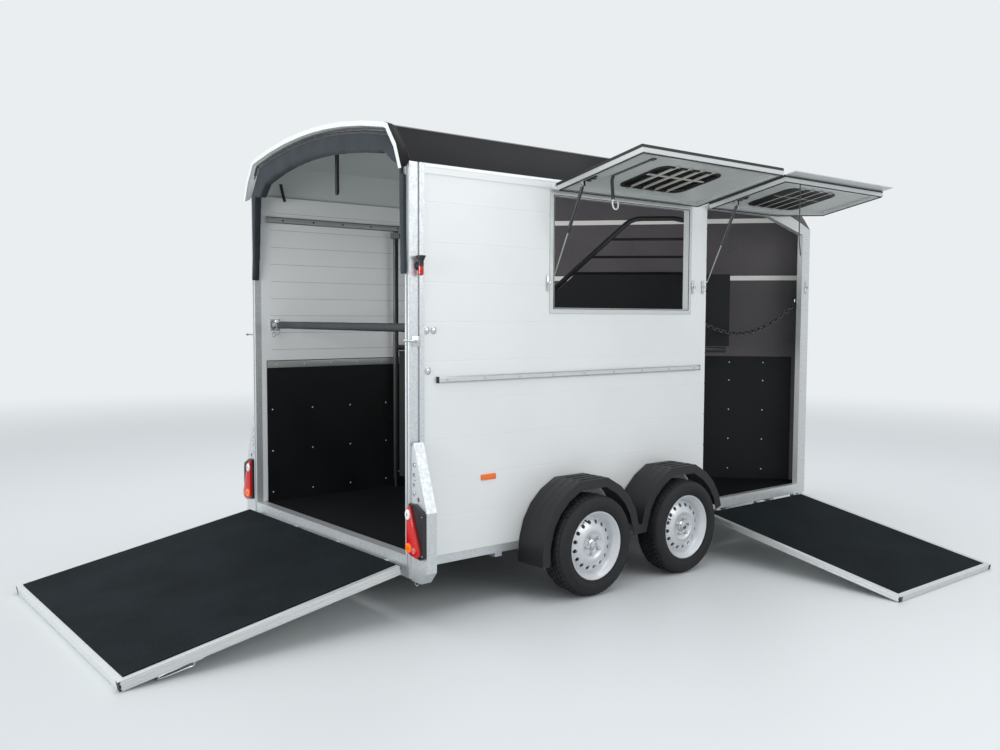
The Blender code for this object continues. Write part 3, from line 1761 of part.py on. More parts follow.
def make_jockey():
    x, y = jack_x, jack_y + 0.0
    fork_top = ground_z + 0.250
    tube_low, tube_high = -0.010, 0.420
    bore = jack_stem_radius + pin_gap
    profile = [
        (0.0, tube_high - 0.006),
        (bore, tube_high - 0.006),
        (bore, tube_low),
        (jack_tube_radius, tube_low),
        (jack_tube_radius, tube_high),
        (0.010, tube_high + 0.012),
        (0.0, tube_high + 0.012),
    ]
    tube = turned("jack_tube", list(reversed(profile)), 16, galvanised)
    tube.location = (x, y, 0)
    clamp = box(
        "jack_clamp", (x - 0.030, x + 0.030), (0.030, y - bore - 0.002), (draw_top + seat, draw_top + 0.040)
    )
    crank_path = [
        (x, y, tube_high),
        (x, y, tube_high + 0.04),
        (x - 0.10, y, tube_high + 0.05),
        (x - 0.10, y, tube_high + 0.13),
    ]
    join(tube, clamp, pipe("jack_crank", rounded(crank_path, 0.012), 0.007))
    stem = rod(
        "jack_stem", (x, y, fork_top), (x, y, tube_high - 0.080), jack_stem_radius, galvanised, sides=16
    )
    trail = 0.045
    wz = ground_z + jack_wheel_radius
    fork = rod("jack_fork", (x, y, fork_top - 0.030), (x, y, fork_top - seat), 0.030, galvanised, sides=16)
    plates = []
    for side in (1, -1):
        plates.append(prism(
            f"fork_plate_{side}",
            [
                (x + 0.026, fork_top - 0.02),
                (x - 0.026, fork_top - 0.02),
                (x - trail - 0.018, wz),
                (x - trail, wz - 0.018),
                (x - trail + 0.018, wz),
            ],
            "Y",
            tuple(sorted((y + side * 0.034, y + side * 0.038))),
        ))
    bridge = box(
        "fork_bridge", (x - 0.026, x + 0.026), (y - 0.038, y + 0.038), (fork_top - 0.024, fork_top - 0.018)
    )
    pin = rod("fork_pin", (x - trail, y - 0.044, wz), (x - trail, y + 0.044, wz), 0.008, sides=10)
    join(fork, *plates, bridge, pin)
    wheel_profile = [
        (0.0085, 0.026), (0.050, 0.022), (0.070, 0.028), (0.094, 0.028), (jack_wheel_radius, 0.016)
    ]
    wheel_profile = wheel_profile + [(r, -w) for r, w in reversed(wheel_profile)]
    wheel = turned("jack_wheel", wheel_profile, 24, rubber)
    wheel.rotation_euler = (math.radians(90), 0, 0)
    wheel.location = (x - trail, y, wz)


def make_chain():
    """The chain across the side door, hanging between the pillar and a bracket on the tack wall."""
    start = Vector((door_x[0] - 0.065, chain_y, 1.215))
    end = Vector((front_x - 0.060, chain_y, 1.330))
    points = [(start.x, -inner_y + seat, start.z)]
    steps = 24
    for i in range(steps + 1):
        t = i / steps
        point = start.lerp(end, t)
        point.z -= chain_sag * 4 * t * (1 - t)
        points.append(point)
    points.append((end.x, -inner_y + seat, end.z))
    return pipe("door_chain", points, 0.0075, black_paint, resolution=1)


chassis = make_chassis()
make_floor()
make_roof()
make_rim()
make_nose()
make_rear_frame()
make_walls()
make_rails()
make_window_frame()
make_door_frame()
make_tack_door()
make_tack_wall()
make_left_mat()
make_partition()
make_breeching_bar()
make_hood()
for hand, label in ((1, "left"), (-1, "right")):
    make_lamp_bracket(hand, label)
    make_tail_lamp(hand, label)
    make_marker_lamp(hand, label)
make_wheels()
make_axles()
make_mudguards()
rear_hinge, rear_beta, ramp_outer = make_rear_ramp()
make_side_ramp()
flap_hinges = [
    make_flap("flap_rear", flap_x[0], 0.0, None, flap_pane_x[0]),
    make_flap("flap_front", flap_x[1], flap_lip, (0.400, 0.110), flap_pane_x[1]),
]
make_drawbar()
make_coupling()
make_jockey()
make_chain()

spring_base = rear_hinge + Vector(spring_foot)
lug_local = Vector((ramp_outer - spring_below - rear_hinge.x, 0, spring_out))
lug_world = rear_hinge + Matrix.Rotation(-math.pi / 2 - rear_beta, 3, "Y") @ lug_local
gas_strut("ramp_spring", spring_base, (lug_world.x, spring_base.y, lug_world.z), 0.011, 0.005, 0.300, 0.215)
for word, flap_hinge, x in zip(("rear", "front"), flap_hinges, strut_x):
    pivot = on_flap(flap_hinge, strut_out, strut_below)
    gas_strut(
        f"flap_{word}_strut",
        (x, pivot.y, pivot.z),
        (x, strut_foot_y, strut_foot_z),
        0.010,
        0.004,
        0.275,
        0.277,
    )
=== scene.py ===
import math
import bmesh
import bpy
from mathutils import Matrix, Vector


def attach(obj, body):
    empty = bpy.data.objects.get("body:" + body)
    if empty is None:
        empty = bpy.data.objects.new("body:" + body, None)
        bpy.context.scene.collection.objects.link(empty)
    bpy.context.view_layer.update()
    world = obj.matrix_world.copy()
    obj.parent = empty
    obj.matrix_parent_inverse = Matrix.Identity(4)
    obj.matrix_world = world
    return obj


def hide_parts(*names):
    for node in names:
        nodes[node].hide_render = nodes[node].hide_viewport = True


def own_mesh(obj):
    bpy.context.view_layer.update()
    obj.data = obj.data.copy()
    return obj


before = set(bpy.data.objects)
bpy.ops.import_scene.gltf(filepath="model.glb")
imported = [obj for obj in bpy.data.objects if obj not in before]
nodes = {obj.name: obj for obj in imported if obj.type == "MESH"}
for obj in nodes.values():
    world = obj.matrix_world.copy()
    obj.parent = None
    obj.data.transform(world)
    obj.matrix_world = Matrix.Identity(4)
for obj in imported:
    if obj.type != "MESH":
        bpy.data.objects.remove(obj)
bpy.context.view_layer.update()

sides = (("left", 1), ("right", -1))
fine = {"merge": 0.00002, "nodeMerge": 0.00005, "sharp": 35, "nodeSharp": 32}  # metres and degrees
print("frame loaded:", len(nodes), "nodes")


# helpers for materials

def hexColour(code):
    channels = [int(code[i:i + 2], 16) / 255 for i in (1, 3, 5)]
    return tuple(c / 12.92 if c <= 0.04045 else ((c + 0.055) / 1.055) ** 2.4 for c in channels) + (1.0,)


def addNode(tree, kind, settings=None, links=None):
    made = tree.nodes.new(kind)
    for key, value in (settings or {}).items():
        if isinstance(key, int) or key in made.inputs:
            made.inputs[key].default_value = value
        else:
            setattr(made, key, value)
    for key, source in (links or {}).items():
        tree.links.new(source, made.inputs[key])
    return made


def spread(tree, source, low=0.3, high=0.7, start=0.0, end=1.0):
    # the useful middle of a pattern, drawn out to the values that it should give
    settings = {"From Min": low, "From Max": high, "To Min": start, "To Max": end}
    return addNode(tree, "ShaderNodeMapRange", settings, {"Value": source}).outputs["Result"]


def paint(tree, shader, share, first, second):
    colours = {"data_type": "RGBA", 6: hexColour(first), 7: hexColour(second)}
    mixed = addNode(tree, "ShaderNodeMix", colours, {0: share}).outputs[2]
    tree.links.new(mixed, shader.inputs["Base Color"])
    return mixed


def emboss(tree, shader, height, strength, depth):
    bump = addNode(tree, "ShaderNodeBump", {"Strength": strength, "Distance": depth}, {"Height": height})
    tree.links.new(bump.outputs["Normal"], shader.inputs["Normal"])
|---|
*Written task:*
Exactly reproduce every line of the data above.

*Full output:*
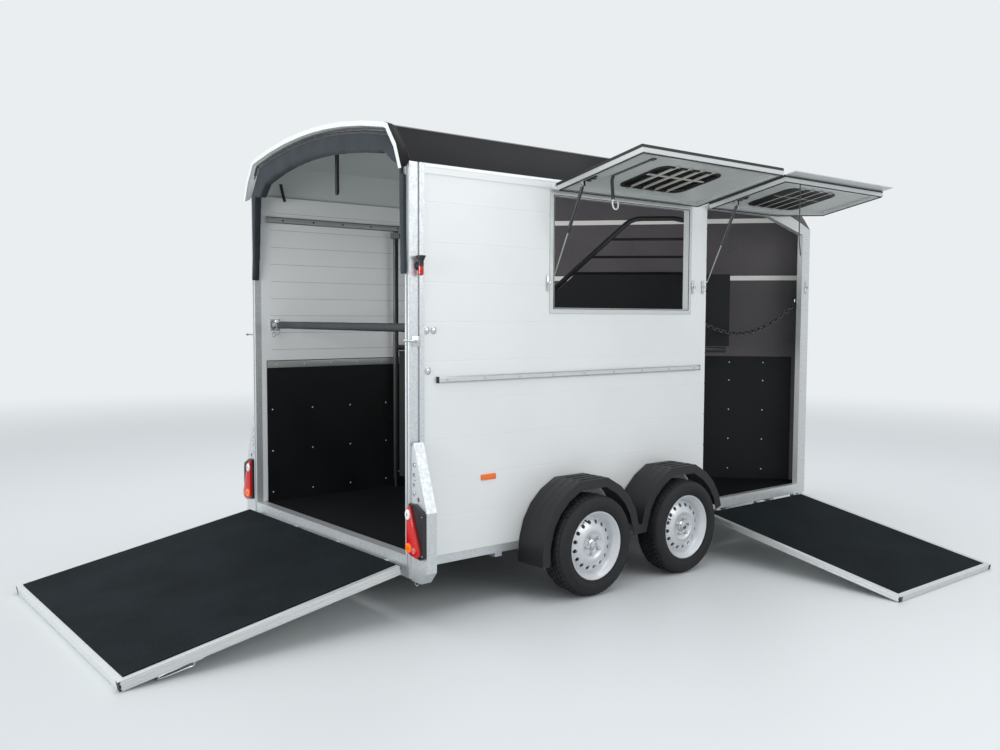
The Blender code for this object continues. Write part 3, from line 1761 of part.py on. More parts follow.
def make_jockey():
    x, y = jack_x, jack_y + 0.0
    fork_top = ground_z + 0.250
    tube_low, tube_high = -0.010, 0.420
    bore = jack_stem_radius + pin_gap
    profile = [
        (0.0, tube_high - 0.006),
        (bore, tube_high - 0.006),
        (bore, tube_low),
        (jack_tube_radius, tube_low),
        (jack_tube_radius, tube_high),
        (0.010, tube_high + 0.012),
        (0.0, tube_high + 0.012),
    ]
    tube = turned("jack_tube", list(reversed(profile)), 16, galvanised)
    tube.location = (x, y, 0)
    clamp = box(
        "jack_clamp", (x - 0.030, x + 0.030), (0.030, y - bore - 0.002), (draw_top + seat, draw_top + 0.040)
    )
    crank_path = [
        (x, y, tube_high),
        (x, y, tube_high + 0.04),
        (x - 0.10, y, tube_high + 0.05),
        (x - 0.10, y, tube_high + 0.13),
    ]
    join(tube, clamp, pipe("jack_crank", rounded(crank_path, 0.012), 0.007))
    stem = rod(
        "jack_stem", (x, y, fork_top), (x, y, tube_high - 0.080), jack_stem_radius, galvanised, sides=16
    )
    trail = 0.045
    wz = ground_z + jack_wheel_radius
    fork = rod("jack_fork", (x, y, fork_top - 0.030), (x, y, fork_top - seat), 0.030, galvanised, sides=16)
    plates = []
    for side in (1, -1):
        plates.append(prism(
            f"fork_plate_{side}",
            [
                (x + 0.026, fork_top - 0.02),
                (x - 0.026, fork_top - 0.02),
                (x - trail - 0.018, wz),
                (x - trail, wz - 0.018),
                (x - trail + 0.018, wz),
            ],
            "Y",
            tuple(sorted((y + side * 0.034, y + side * 0.038))),
        ))
    bridge = box(
        "fork_bridge", (x - 0.026, x + 0.026), (y - 0.038, y + 0.038), (fork_top - 0.024, fork_top - 0.018)
    )
    pin = rod("fork_pin", (x - trail, y - 0.044, wz), (x - trail, y + 0.044, wz), 0.008, sides=10)
    join(fork, *plates, bridge, pin)
    wheel_profile = [
        (0.0085, 0.026), (0.050, 0.022), (0.070, 0.028), (0.094, 0.028), (jack_wheel_radius, 0.016)
    ]
    wheel_profile = wheel_profile + [(r, -w) for r, w in reversed(wheel_profile)]
    wheel = turned("jack_wheel", wheel_profile, 24, rubber)
    wheel.rotation_euler = (math.radians(90), 0, 0)
    wheel.location = (x - trail, y, wz)


def make_chain():
    """The chain across the side door, hanging between the pillar and a bracket on the tack wall."""
    start = Vector((door_x[0] - 0.065, chain_y, 1.215))
    end = Vector((front_x - 0.060, chain_y, 1.330))
    points = [(start.x, -inner_y + seat, start.z)]
    steps = 24
    for i in range(steps + 1):
        t = i / steps
        point = start.lerp(end, t)
        point.z -= chain_sag * 4 * t * (1 - t)
        points.append(point)
    points.append((end.x, -inner_y + seat, end.z))
    return pipe("door_chain", points, 0.0075, black_paint, resolution=1)


chassis = make_chassis()
make_floor()
make_roof()
make_rim()
make_nose()
make_rear_frame()
make_walls()
make_rails()
make_window_frame()
make_door_frame()
make_tack_door()
make_tack_wall()
make_left_mat()
make_partition()
make_breeching_bar()
make_hood()
for hand, label in ((1, "left"), (-1, "right")):
    make_lamp_bracket(hand, label)
    make_tail_lamp(hand, label)
    make_marker_lamp(hand, label)
make_wheels()
make_axles()
make_mudguards()
rear_hinge, rear_beta, ramp_outer = make_rear_ramp()
make_side_ramp()
flap_hinges = [
    make_flap("flap_rear", flap_x[0], 0.0, None, flap_pane_x[0]),
    make_flap("flap_front", flap_x[1], flap_lip, (0.400, 0.110), flap_pane_x[1]),
]
make_drawbar()
make_coupling()
make_jockey()
make_chain()

spring_base = rear_hinge + Vector(spring_foot)
lug_local = Vector((ramp_outer - spring_below - rear_hinge.x, 0, spring_out))
lug_world = rear_hinge + Matrix.Rotation(-math.pi / 2 - rear_beta, 3, "Y") @ lug_local
gas_strut("ramp_spring", spring_base, (lug_world.x, spring_base.y, lug_world.z), 0.011, 0.005, 0.300, 0.215)
for word, flap_hinge, x in zip(("rear", "front"), flap_hinges, strut_x):
    pivot = on_flap(flap_hinge, strut_out, strut_below)
    gas_strut(
        f"flap_{word}_strut",
        (x, pivot.y, pivot.z),
        (x, strut_foot_y, strut_foot_z),
        0.010,
        0.004,
        0.275,
        0.277,
    )
=== scene.py ===
import math
import bmesh
import bpy
from mathutils import Matrix, Vector


def attach(obj, body):
    empty = bpy.data.objects.get("body:" + body)
    if empty is None:
        empty = bpy.data.objects.new("body:" + body, None)
        bpy.context.scene.collection.objects.link(empty)
    bpy.context.view_layer.update()
    world = obj.matrix_world.copy()
    obj.parent = empty
    obj.matrix_parent_inverse = Matrix.Identity(4)
    obj.matrix_world = world
    return obj


def hide_parts(*names):
    for node in names:
        nodes[node].hide_render = nodes[node].hide_viewport = True


def own_mesh(obj):
    bpy.context.view_layer.update()
    obj.data = obj.data.copy()
    return obj


before = set(bpy.data.objects)
bpy.ops.import_scene.gltf(filepath="model.glb")
imported = [obj for obj in bpy.data.objects if obj not in before]
nodes = {obj.name: obj for obj in imported if obj.type == "MESH"}
for obj in nodes.values():
    world = obj.matrix_world.copy()
    obj.parent = None
    obj.data.transform(world)
    obj.matrix_world = Matrix.Identity(4)
for obj in imported:
    if obj.type != "MESH":
        bpy.data.objects.remove(obj)
bpy.context.view_layer.update()

sides = (("left", 1), ("right", -1))
fine = {"merge": 0.00002, "nodeMerge": 0.00005, "sharp": 35, "nodeSharp": 32}  # metres and degrees
print("frame loaded:", len(nodes), "nodes")


# helpers for materials

def hexColour(code):
    channels = [int(code[i:i + 2], 16) / 255 for i in (1, 3, 5)]
    return tuple(c / 12.92 if c <= 0.04045 else ((c + 0.055) / 1.055) ** 2.4 for c in channels) + (1.0,)


def addNode(tree, kind, settings=None, links=None):
    made = tree.nodes.new(kind)
    for key, value in (settings or {}).items():
        if isinstance(key, int) or key in made.inputs:
            made.inputs[key].default_value = value
        else:
            setattr(made, key, value)
    for key, source in (links or {}).items():
        tree.links.new(source, made.inputs[key])
    return made


def spread(tree, source, low=0.3, high=0.7, start=0.0, end=1.0):
    # the useful middle of a pattern, drawn out to the values that it should give
    settings = {"From Min": low, "From Max": high, "To Min": start, "To Max": end}
    return addNode(tree, "ShaderNodeMapRange", settings, {"Value": source}).outputs["Result"]


def paint(tree, shader, share, first, second):
    colours = {"data_type": "RGBA", 6: hexColour(first), 7: hexColour(second)}
    mixed = addNode(tree, "ShaderNodeMix", colours, {0: share}).outputs[2]
    tree.links.new(mixed, shader.inputs["Base Color"])
    return mixed


def emboss(tree, shader, height, strength, depth):
    bump = addNode(tree, "ShaderNodeBump", {"Strength": strength, "Distance": depth}, {"Height": height})
    tree.links.new(bump.outputs["Normal"], shader.inputs["Normal"])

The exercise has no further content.